As the lights go up, Blanche sits at the edge of the stage on her suitcase and says, "Why, they told me to take a streetcar named Desire and then transfer to one called Cemetery and ride six blocks and get off at Elysian Fields." Her slowly disclosed whereabouts are about as far from paradise as you can get. Blanche has come to the modest and decidedly lower class New Orleans apartment where her sister Stella and brutish brother-in-law Stanley Kowalski happily live, love and fight. What a come-down for such a "lady."
What makes this production so exciting is the ensemble of players and designers — all from the Sydney Theatre Company of which Blanchett and her husband, Andrew Upton, are Artistic Directors. Under Liv Ullman's extraordinarily perceptive direction, they are uniformly excellent even though (to this mid-Atlantic ear) their Southern accents do not always hit the mark.

For a play that most audiences have seen before, it is an enormous feat of ingenuity and sensitivity to extract from Tennessee Williams' brilliant script nuances and revelations that other readings have either overlooked or ignored. Ullman does this with ease. Every detail seems just right: Stanley's throwing a dirty broom on the bed where Blanche is to sleep. . . the Mexican Woman's languid pose on the fire escape as she recites "flores para los muertos". . . .the couple upstairs alternately bickering or engaging in foreplay in silhouette behind a window shade. . . jazz music and, yes, a crescendo — a rousing climax, as Stanley beds Blanche.

Given the strength of Blanchett's performance it is gratifying that she is well matched by Robin McLeavy's Stella, Tim Richards's Mitch, and particularly Joel Edgerton's Stanley. He does not have movie star looks, he doesn't preen around the stage showing off washboard abs as so many past Stanleys have done.
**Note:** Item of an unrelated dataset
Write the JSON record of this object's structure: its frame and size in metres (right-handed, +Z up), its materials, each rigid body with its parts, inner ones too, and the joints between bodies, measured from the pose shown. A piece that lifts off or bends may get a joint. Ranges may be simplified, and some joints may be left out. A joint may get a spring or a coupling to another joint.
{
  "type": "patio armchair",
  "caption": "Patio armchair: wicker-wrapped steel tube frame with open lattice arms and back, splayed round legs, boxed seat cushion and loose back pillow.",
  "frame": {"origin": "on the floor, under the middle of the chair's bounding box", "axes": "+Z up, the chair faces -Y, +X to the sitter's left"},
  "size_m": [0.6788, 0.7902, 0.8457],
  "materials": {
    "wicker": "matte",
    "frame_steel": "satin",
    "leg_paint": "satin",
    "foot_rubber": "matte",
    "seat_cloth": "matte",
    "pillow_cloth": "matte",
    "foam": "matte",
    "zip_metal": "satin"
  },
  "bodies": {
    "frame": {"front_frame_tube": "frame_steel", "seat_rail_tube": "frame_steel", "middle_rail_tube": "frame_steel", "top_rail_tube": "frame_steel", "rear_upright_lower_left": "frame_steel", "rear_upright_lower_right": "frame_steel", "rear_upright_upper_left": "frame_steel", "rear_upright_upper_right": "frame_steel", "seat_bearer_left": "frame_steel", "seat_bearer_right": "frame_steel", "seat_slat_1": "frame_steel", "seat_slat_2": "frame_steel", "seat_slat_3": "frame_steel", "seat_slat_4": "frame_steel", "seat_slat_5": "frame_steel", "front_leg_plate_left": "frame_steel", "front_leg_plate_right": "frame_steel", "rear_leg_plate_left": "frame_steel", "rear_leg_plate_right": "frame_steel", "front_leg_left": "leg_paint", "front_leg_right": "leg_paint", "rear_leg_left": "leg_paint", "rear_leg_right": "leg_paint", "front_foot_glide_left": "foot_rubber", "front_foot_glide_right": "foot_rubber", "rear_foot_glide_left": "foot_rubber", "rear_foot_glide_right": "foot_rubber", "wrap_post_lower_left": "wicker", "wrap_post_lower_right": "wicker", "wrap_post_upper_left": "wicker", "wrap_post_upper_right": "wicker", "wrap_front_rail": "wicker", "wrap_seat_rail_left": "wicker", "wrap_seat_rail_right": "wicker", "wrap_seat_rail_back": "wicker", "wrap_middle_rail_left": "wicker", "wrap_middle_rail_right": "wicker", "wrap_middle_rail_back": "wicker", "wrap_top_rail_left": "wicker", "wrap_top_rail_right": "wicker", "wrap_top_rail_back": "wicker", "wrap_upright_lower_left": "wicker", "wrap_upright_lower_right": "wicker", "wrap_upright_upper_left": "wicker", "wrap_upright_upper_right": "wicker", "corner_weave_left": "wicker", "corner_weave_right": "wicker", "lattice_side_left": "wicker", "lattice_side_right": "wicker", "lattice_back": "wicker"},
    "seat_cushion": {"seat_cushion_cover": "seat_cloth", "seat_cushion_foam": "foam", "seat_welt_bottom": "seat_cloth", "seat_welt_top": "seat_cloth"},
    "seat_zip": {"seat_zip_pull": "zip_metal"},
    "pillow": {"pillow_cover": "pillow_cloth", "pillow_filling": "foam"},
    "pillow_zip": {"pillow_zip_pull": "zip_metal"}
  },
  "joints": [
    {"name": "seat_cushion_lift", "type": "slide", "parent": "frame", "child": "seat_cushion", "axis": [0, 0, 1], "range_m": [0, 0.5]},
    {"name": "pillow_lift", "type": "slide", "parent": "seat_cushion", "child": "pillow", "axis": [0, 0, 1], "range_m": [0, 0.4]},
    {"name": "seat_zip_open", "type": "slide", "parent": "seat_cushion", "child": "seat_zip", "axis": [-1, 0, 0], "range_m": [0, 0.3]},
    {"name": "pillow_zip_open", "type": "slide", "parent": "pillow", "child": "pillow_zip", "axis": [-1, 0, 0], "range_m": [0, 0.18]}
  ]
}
Instead he personifies animal magnetism, or as Blanche remarks "bestiality."

Just when you thought "oh, no, not another revival," this Streetcar makes its way into a theatergoers conscience where it will be remembered for years to come.

Editor's Note: The Kennedy Center production was reviewed by Susan Davidson on October 31, 2009. The production notes were the same as at BAM.